CAMPBELL-KELLY REPLIES: Computer historians are cautious about assigning priorities to inventors. I did not state that Eckert and Mauchly invented the electronic computer but rather that they invented a particular computer, the ENIAC. I also said that “computing entered the electronic age with the ENIAC,” which is true in the sense of a practical computing instrument of fairly broad application.
There were several electronic computing developments during World War II, both preceding and contemporaneous with the ENIAC, of which the Atanasoff machine was one—others included the NCR code-breaking machines, the Zuse Z4 computer in Germany, and the Colossus code-breaking computer in the U.K. In a short article I could not acknowledge them all. Atanasoff’s machine was a little-known computer that was restricted to a narrow class of problems, was not programmable and was never fully functional.

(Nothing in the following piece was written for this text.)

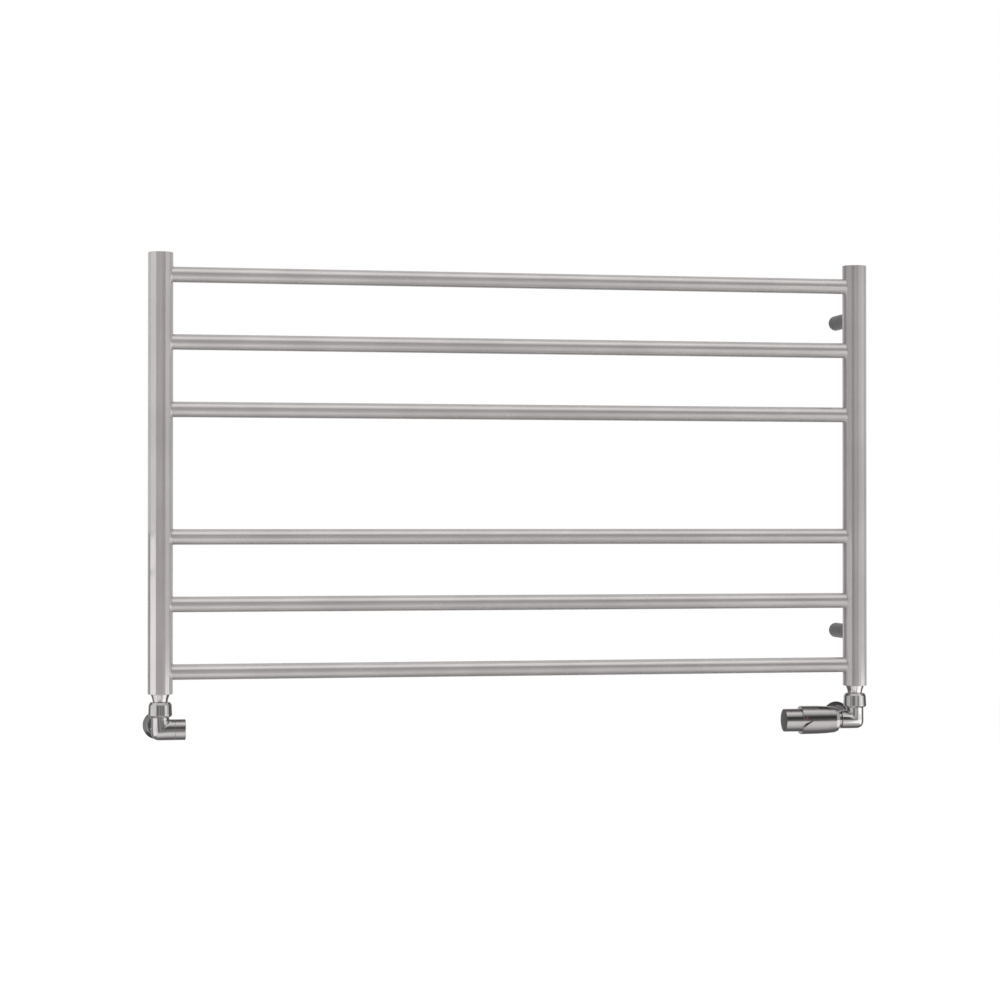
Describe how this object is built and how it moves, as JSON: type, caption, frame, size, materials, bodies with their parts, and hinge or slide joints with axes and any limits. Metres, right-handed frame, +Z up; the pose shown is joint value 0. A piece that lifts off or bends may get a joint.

Atanasoff discontinued development in 1942, and his work was virtually unknown until 1971, when Honeywell brought the suit against Sperry Rand to invalidate the ENIAC patent. During the trial it was revealed that Mauchly had visited Atanasoff and had seen his computer in June 1941. What he learned from this visit cannot be known, but the design of the ENIAC bore no resemblance to the Atanasoff computer. Mauchly himself claimed that he took away “no ideas whatsoever.” Although the judge gave priority of invention to Atanasoff, this was a legal judgment that surprised many historians.
Fossils for All
Your editorial “Fossils for All” [Perspectives] singled me out as the example of “how science suffers by hoarding.” This disrespects dozens of Middle Awash project scientists from 19 different countries who have worked on these fossils for years. We have shared our results by publishing 6,400 journal, book and monograph pages. Most recently, we have communicated project discoveries to the scientific community via the most extensive special issue of Science since Apollo 11 (www.sciencemag.org/ardipithecus). We reached the public with a two-hour television documentary (dsc.discovery.com/tv/ardipithecus/ardipithecus.html).

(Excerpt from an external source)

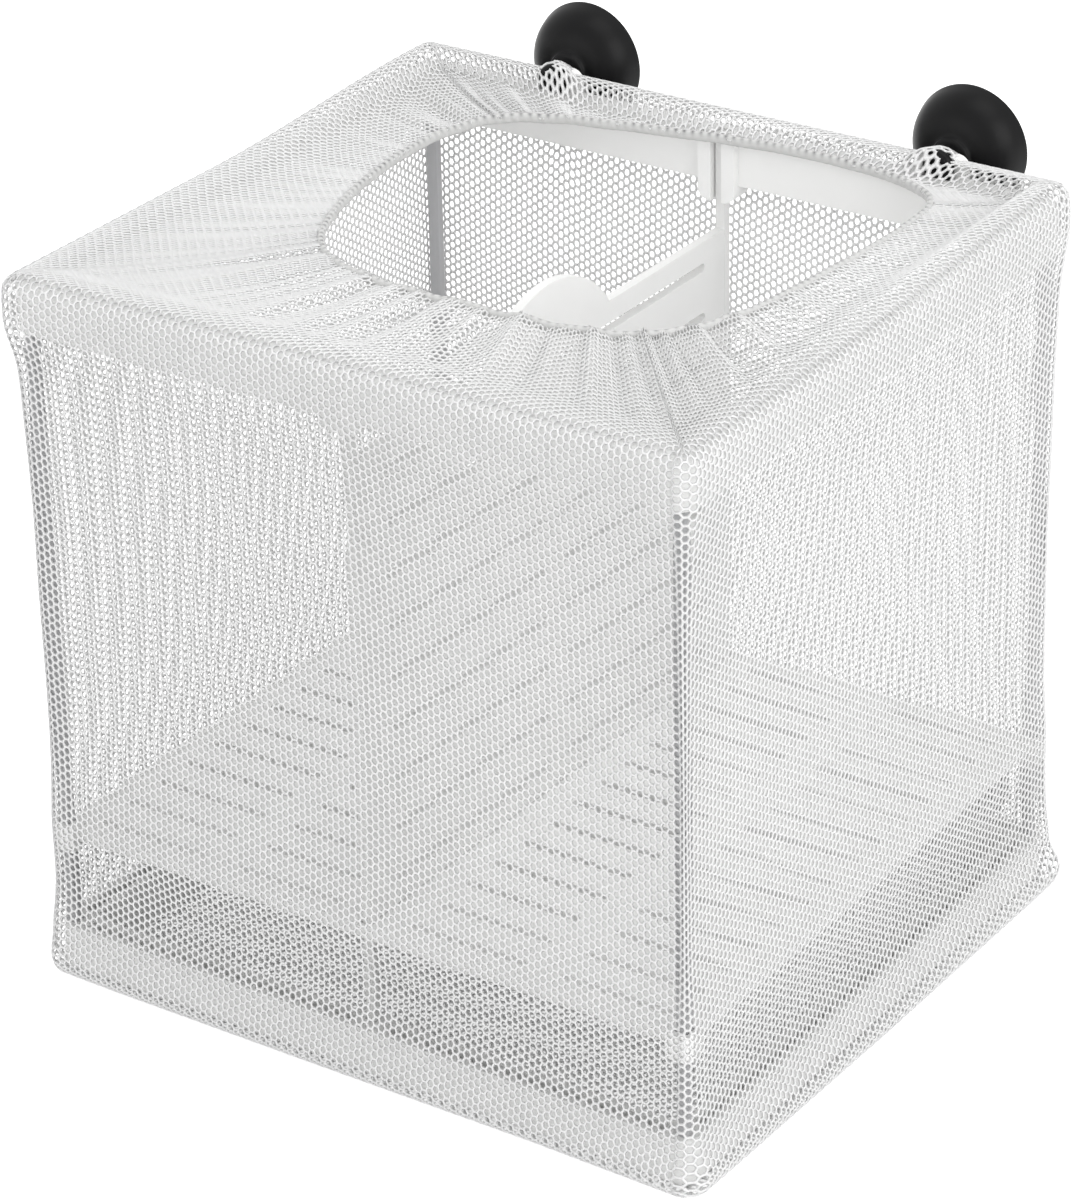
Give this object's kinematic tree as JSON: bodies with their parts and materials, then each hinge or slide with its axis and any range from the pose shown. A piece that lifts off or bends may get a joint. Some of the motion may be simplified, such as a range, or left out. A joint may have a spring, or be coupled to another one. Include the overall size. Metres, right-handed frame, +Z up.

How and why did the Scientific American editorial miss that story? It closely repeats allegations made in the 2009 trade book Lucy’s Legacy, co-authored by Donald C. Johanson and Kate Wong (the latter is a member of Scientific American’s board of editors). It is of particular concern that Wong—who covers paleoanthropology for Scientific American—now claims to have done “most of the legwork on this particular editorial.” Journalistic standards were abandoned, as I was never consulted during Wong’s “legwork” or even afforded an opportunity to rebut the allegations. Nor does the editorial mention that these allegations were long ago shown to be baseless by multiple investigations (even though the complainants succeeded in persuading the National Science Foundation to impose a burdensome and inappropriate “data-sharing” requirement now detrimental to sustained paleoanthropological fieldwork).

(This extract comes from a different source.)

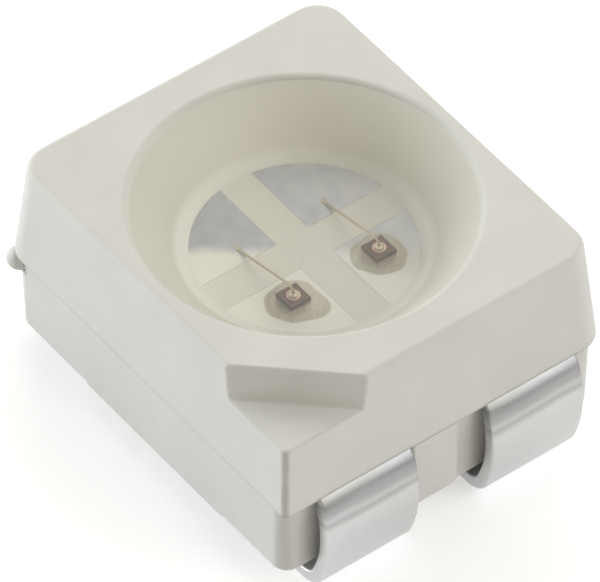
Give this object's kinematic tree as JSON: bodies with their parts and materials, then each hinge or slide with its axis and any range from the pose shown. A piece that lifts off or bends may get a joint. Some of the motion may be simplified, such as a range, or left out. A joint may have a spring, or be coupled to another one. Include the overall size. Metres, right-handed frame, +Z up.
{
  "type": "surface-mount led",
  "caption": "Small white surface-mount LED with a round reflector cup, clear resin, a stepped corner mark and folded tin-plated leads.",
  "frame": {"origin": "in the solder plane, under the middle of the part's box", "axes": "+X along the leads, towards the end with the marked corner; +Y across the leads, away from the marked corner; +Z up out of the cup"},
  "size_m": [0.0034, 0.0028, 0.0018],
  "materials": {
    "white_moulding": "fine matte moulded skin",
    "tinned_sheet": "satin tin plate outside, silver plate on the pads in the cup",
    "die_glue": "dull grey-brown filled adhesive",
    "chip": "sawn dark sides",
    "gold": "soft gold",
    "clear_resin": "clear, smooth"
  },
  "bodies": {
    "root": {"housing": "white_moulding", "lead_pin_1": "tinned_sheet", "lead_pin_2": "tinned_sheet", "lead_pin_3": "tinned_sheet", "lead_pin_4": "tinned_sheet", "die_attach_1": "die_glue", "die_attach_4": "die_glue", "chip_1": "chip", "chip_4": "chip", "electrode_1": "gold", "electrode_4": "gold", "bond_wire_1": "gold", "bond_wire_4": "gold", "clear_resin": "clear_resin"}
  },
  "joints": []
}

The second focus of the editorial was the marketing of the original Lucy fossil for an American audience. It left unmentioned the fact that Ethiopian paleoanthropologists were uniformly opposed to the export and display of this original fossil. The Middle Awash project operates in full compliance with Ethiopian antiquities laws and regulations—policies of a sovereign nation that does not need to be lectured about “open-access practices” or “doing the right thing,” particularly when these are so often designed to benefit non-Ethiopian institutions and their inhabitants.
Tim White
Human Evolution Research Center
University of California, Berkeley
MARIETTE DICHRISTINA, ACTING EDITOR IN CHIEF, REPLIES: We hold White’s work in high regard, but the editorial was published more than a month before the Science special issue. It mentioned that critics of limited access to specimens commonly point to the length of time it has taken for the complete evaluation of Ardipithecus ramidus; in including that information, the board simply cited the most frequently given example for this issue. Further, the editorial immediately acknowledged counterarguments—noting the reasons for limiting access. And although the essay called for limits in exclusivity for such access, it did not make any pronouncements on what is appropriate nor make any judgment about White’s work in particular.
The editorial board collaborates as a group on selecting the topic, reporting it and creating drafts of the text. Kate Wong’s having done “most of the legwork” is journalist’s lingo for “most of the reporting.” In other words, the editor who covers anthropology was primarily responsible for the fact-gathering for this essay, just as the editor who covers the energy beat would be responsible for information-gathering for an essay on related policies. But the essay as a whole is a group effort.